*What to produce*
In the records below, find the line with "extrude(amount=shell_length - 0.6)" and the line with "cad_parts[node].hide_render = cad_parts[node].hide_viewport"; return exactly those lines and every line between them.

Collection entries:
-.-.-

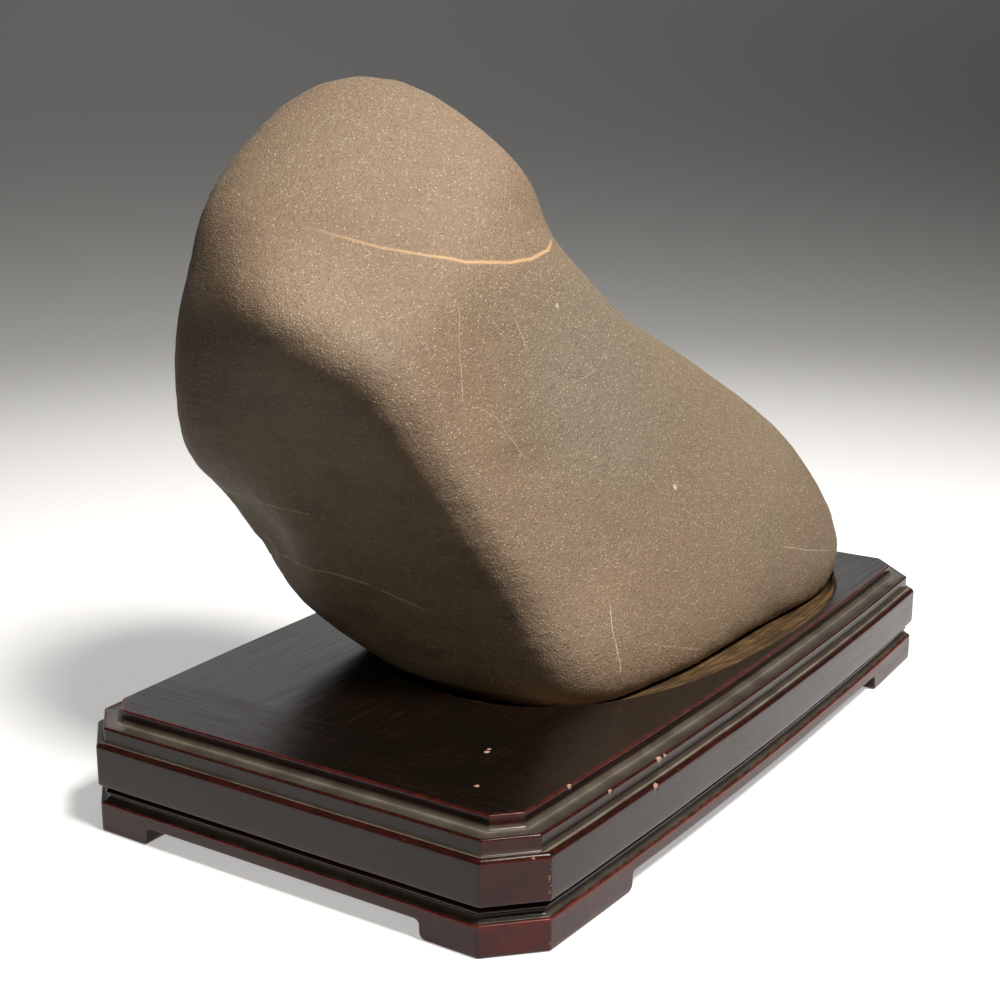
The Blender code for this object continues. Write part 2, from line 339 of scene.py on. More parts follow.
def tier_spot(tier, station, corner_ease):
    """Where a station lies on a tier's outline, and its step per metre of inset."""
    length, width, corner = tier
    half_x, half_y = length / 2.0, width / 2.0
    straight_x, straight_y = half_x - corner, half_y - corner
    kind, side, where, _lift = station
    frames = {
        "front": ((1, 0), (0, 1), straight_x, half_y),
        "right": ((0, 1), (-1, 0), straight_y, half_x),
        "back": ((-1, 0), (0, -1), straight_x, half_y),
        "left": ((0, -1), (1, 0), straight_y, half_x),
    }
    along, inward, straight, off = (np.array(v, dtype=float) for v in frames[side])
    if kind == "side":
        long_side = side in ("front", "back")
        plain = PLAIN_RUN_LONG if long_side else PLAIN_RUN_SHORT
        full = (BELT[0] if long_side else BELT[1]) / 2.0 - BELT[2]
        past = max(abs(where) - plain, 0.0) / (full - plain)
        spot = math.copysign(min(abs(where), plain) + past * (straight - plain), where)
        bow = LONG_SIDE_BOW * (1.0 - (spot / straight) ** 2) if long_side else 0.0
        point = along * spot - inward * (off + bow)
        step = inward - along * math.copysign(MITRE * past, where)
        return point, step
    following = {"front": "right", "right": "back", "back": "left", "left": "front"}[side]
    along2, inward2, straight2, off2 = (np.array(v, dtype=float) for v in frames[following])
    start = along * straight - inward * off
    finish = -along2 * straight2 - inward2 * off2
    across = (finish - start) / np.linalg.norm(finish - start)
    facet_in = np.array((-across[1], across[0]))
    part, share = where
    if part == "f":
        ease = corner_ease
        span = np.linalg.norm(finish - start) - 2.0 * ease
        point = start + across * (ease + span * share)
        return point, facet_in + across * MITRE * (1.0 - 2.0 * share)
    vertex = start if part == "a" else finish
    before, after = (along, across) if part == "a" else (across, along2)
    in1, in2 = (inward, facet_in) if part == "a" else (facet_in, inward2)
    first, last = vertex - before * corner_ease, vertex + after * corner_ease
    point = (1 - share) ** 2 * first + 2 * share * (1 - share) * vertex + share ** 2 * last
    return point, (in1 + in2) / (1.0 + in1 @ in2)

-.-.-

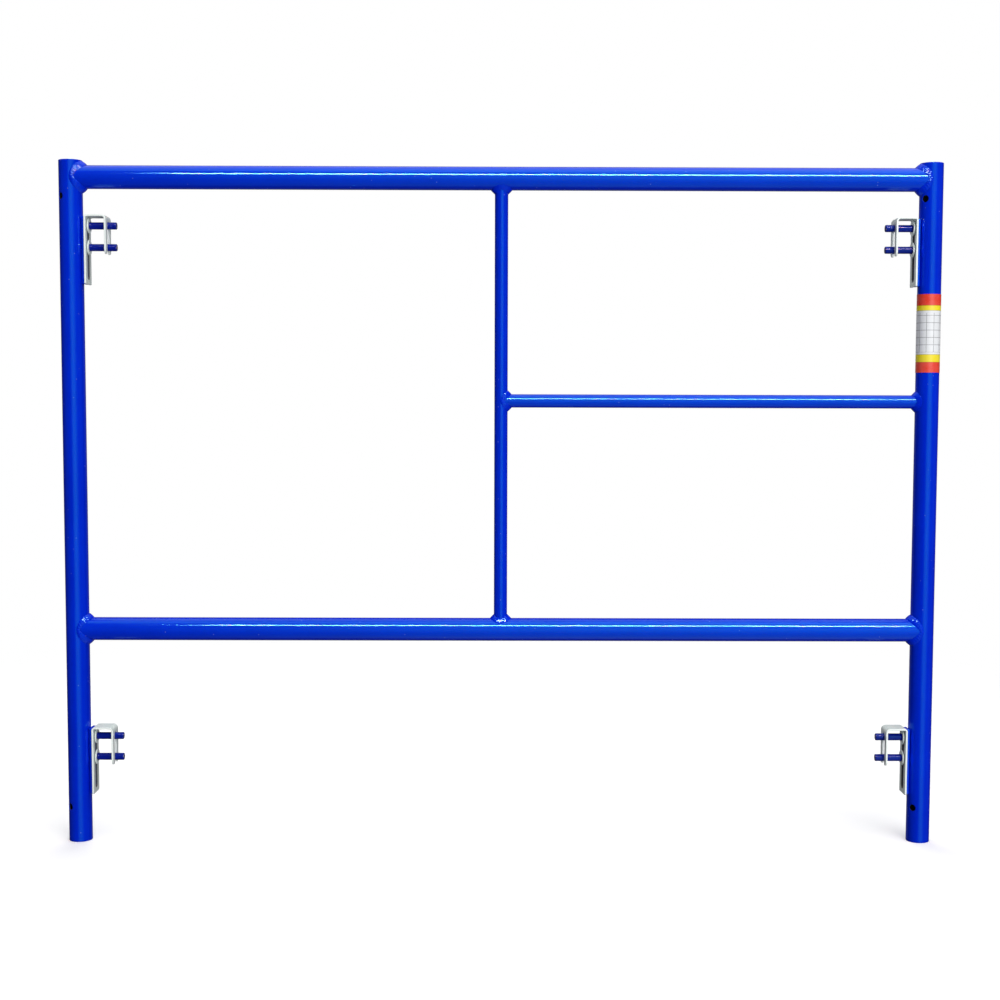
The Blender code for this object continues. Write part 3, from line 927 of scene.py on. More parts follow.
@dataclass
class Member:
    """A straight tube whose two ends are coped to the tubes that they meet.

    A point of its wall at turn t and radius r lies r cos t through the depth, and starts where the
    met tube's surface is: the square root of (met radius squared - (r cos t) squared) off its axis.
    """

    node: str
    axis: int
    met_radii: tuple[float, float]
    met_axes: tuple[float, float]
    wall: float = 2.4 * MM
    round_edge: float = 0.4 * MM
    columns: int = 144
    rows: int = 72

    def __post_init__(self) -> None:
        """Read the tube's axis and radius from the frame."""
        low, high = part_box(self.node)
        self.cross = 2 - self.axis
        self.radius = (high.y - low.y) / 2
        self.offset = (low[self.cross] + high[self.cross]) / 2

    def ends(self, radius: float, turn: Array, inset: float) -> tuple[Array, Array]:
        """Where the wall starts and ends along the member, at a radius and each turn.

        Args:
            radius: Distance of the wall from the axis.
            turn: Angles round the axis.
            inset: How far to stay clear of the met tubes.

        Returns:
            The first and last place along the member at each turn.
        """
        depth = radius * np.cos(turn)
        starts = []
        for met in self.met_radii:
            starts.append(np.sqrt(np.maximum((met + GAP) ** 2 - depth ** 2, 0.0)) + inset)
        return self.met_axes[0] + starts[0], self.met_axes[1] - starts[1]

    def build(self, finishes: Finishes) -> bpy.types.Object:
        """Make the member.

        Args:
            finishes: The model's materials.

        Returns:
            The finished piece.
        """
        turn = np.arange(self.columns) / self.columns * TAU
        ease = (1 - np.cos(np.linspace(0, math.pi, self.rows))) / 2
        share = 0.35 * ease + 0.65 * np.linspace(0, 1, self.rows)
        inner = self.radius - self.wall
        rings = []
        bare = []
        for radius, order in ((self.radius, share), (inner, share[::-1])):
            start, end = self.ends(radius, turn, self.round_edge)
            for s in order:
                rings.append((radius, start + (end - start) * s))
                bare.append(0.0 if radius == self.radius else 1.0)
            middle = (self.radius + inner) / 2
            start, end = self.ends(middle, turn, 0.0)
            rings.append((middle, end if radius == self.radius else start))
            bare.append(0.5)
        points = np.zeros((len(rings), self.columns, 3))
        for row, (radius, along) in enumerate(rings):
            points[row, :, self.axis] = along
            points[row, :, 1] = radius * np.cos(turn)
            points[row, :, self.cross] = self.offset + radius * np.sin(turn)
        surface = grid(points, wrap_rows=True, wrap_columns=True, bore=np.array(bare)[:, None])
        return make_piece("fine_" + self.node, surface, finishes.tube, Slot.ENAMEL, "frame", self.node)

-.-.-

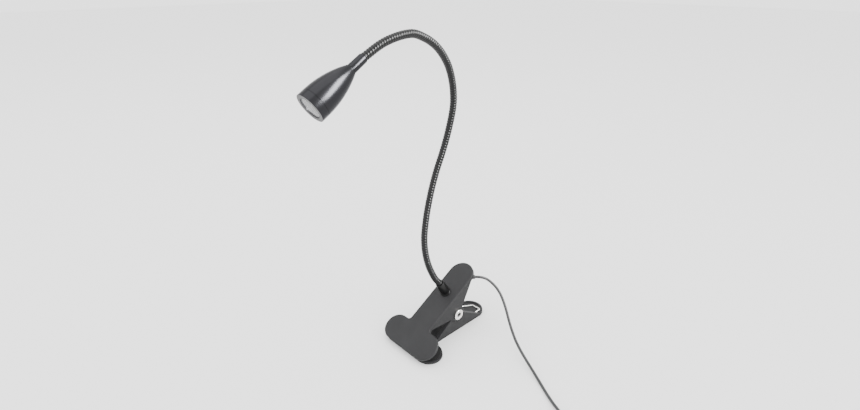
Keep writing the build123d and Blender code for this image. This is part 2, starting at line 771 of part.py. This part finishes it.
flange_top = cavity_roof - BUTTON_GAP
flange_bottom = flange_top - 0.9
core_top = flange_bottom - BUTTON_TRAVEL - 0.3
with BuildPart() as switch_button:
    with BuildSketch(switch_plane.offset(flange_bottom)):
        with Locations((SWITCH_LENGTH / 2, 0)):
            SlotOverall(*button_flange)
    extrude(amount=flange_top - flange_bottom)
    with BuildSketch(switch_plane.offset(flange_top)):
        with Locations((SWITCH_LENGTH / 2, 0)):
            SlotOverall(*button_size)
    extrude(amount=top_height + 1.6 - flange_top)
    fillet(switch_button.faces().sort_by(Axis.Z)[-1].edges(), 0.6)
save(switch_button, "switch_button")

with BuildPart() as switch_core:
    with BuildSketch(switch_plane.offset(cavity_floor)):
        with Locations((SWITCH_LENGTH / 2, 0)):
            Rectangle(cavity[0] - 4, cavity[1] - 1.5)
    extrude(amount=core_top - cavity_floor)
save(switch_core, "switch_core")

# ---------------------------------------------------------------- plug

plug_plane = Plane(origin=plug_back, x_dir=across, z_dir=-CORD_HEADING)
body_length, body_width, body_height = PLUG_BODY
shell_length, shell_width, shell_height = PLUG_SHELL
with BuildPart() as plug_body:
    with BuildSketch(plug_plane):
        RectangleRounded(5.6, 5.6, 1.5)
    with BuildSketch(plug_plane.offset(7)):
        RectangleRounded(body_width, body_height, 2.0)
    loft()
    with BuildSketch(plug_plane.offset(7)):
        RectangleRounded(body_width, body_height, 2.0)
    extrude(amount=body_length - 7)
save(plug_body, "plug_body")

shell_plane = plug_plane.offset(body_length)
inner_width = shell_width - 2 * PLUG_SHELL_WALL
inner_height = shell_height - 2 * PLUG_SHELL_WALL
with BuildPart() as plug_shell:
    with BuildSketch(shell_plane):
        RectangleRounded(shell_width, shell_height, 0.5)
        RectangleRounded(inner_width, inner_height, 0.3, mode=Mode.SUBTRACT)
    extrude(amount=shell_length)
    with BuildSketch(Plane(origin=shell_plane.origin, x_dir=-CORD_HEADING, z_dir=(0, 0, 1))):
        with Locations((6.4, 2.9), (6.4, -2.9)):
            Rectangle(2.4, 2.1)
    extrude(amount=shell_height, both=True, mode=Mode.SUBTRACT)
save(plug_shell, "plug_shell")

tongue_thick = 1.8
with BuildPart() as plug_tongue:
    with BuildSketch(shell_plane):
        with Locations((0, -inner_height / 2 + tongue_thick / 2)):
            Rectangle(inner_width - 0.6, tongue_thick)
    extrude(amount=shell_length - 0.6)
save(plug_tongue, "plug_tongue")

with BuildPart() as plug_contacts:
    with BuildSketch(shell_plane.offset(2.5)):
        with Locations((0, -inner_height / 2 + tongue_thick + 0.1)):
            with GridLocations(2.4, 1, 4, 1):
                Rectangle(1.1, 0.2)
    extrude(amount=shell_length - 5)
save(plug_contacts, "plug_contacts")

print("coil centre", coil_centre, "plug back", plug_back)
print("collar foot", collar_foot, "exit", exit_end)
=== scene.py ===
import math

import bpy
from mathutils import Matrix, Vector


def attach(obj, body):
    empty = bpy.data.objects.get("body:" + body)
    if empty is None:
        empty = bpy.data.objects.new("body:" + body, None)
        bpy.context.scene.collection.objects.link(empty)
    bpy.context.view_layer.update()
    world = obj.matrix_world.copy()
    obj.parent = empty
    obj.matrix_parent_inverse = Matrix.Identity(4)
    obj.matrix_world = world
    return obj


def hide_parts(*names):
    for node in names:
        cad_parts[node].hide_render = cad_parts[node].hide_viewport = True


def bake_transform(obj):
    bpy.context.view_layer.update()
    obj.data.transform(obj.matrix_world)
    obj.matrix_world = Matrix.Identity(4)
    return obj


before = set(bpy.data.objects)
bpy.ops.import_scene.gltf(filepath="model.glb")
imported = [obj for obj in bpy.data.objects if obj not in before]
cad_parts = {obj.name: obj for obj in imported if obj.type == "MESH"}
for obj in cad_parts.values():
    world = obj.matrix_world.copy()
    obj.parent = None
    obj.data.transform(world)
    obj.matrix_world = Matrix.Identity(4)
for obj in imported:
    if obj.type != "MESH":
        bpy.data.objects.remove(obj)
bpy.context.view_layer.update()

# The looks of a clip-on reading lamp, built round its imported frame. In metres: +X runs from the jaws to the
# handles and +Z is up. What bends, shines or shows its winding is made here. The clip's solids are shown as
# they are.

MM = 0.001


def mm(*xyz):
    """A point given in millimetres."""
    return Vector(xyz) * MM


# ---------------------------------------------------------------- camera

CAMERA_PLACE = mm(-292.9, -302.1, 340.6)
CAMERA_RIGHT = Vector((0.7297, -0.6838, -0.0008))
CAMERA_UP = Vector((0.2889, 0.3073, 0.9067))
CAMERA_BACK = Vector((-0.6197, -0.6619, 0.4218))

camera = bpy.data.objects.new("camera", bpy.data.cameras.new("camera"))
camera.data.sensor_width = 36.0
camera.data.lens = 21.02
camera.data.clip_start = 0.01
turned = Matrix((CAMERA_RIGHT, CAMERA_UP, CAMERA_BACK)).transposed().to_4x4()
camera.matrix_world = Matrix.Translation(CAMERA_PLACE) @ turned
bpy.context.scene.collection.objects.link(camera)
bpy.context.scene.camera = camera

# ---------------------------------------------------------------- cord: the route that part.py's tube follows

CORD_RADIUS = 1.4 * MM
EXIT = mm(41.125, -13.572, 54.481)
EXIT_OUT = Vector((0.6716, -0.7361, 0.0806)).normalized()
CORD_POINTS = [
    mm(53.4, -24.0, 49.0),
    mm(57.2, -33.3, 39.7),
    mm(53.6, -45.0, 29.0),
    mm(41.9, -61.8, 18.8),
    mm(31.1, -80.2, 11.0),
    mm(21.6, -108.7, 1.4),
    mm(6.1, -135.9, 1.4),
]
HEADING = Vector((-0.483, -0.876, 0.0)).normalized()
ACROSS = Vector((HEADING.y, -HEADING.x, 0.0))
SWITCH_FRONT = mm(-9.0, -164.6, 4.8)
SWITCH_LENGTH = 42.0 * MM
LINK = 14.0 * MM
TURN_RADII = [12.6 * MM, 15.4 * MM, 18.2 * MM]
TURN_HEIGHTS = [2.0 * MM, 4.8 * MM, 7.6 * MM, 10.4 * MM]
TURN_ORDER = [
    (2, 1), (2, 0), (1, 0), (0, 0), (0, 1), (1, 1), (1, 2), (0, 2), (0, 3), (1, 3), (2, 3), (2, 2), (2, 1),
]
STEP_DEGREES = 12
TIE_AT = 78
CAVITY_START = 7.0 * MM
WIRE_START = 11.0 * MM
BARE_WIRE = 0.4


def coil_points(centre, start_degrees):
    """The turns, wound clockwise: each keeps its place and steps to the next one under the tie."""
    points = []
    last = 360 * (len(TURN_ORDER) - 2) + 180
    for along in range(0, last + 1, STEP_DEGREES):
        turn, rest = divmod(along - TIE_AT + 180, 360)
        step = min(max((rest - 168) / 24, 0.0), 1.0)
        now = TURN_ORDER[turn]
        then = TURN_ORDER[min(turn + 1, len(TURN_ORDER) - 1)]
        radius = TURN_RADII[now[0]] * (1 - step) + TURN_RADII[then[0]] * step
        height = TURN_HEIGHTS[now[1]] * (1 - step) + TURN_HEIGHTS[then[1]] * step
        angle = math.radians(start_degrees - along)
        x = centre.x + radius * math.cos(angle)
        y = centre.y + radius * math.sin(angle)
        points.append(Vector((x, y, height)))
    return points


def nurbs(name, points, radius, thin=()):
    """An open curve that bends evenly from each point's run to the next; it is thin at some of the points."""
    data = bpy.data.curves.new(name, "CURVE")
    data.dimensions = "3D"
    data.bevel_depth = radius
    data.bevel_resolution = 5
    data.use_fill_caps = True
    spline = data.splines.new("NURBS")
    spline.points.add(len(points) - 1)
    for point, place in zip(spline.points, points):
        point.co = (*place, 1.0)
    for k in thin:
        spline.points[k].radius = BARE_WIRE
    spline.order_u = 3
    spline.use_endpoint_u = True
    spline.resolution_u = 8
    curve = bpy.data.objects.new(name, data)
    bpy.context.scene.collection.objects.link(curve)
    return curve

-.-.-

*Worked answer*
    extrude(amount=shell_length - 0.6)
save(plug_tongue, "plug_tongue")

with BuildPart() as plug_contacts:
    with BuildSketch(shell_plane.offset(2.5)):
        with Locations((0, -inner_height / 2 + tongue_thick + 0.1)):
            with GridLocations(2.4, 1, 4, 1):
                Rectangle(1.1, 0.2)
    extrude(amount=shell_length - 5)
save(plug_contacts, "plug_contacts")

print("coil centre", coil_centre, "plug back", plug_back)
print("collar foot", collar_foot, "exit", exit_end)
=== scene.py ===
import math

import bpy
from mathutils import Matrix, Vector


def attach(obj, body):
    empty = bpy.data.objects.get("body:" + body)
    if empty is None:
        empty = bpy.data.objects.new("body:" + body, None)
        bpy.context.scene.collection.objects.link(empty)
    bpy.context.view_layer.update()
    world = obj.matrix_world.copy()
    obj.parent = empty
    obj.matrix_parent_inverse = Matrix.Identity(4)
    obj.matrix_world = world
    return obj


def hide_parts(*names):
    for node in names:
        cad_parts[node].hide_render = cad_parts[node].hide_viewport = True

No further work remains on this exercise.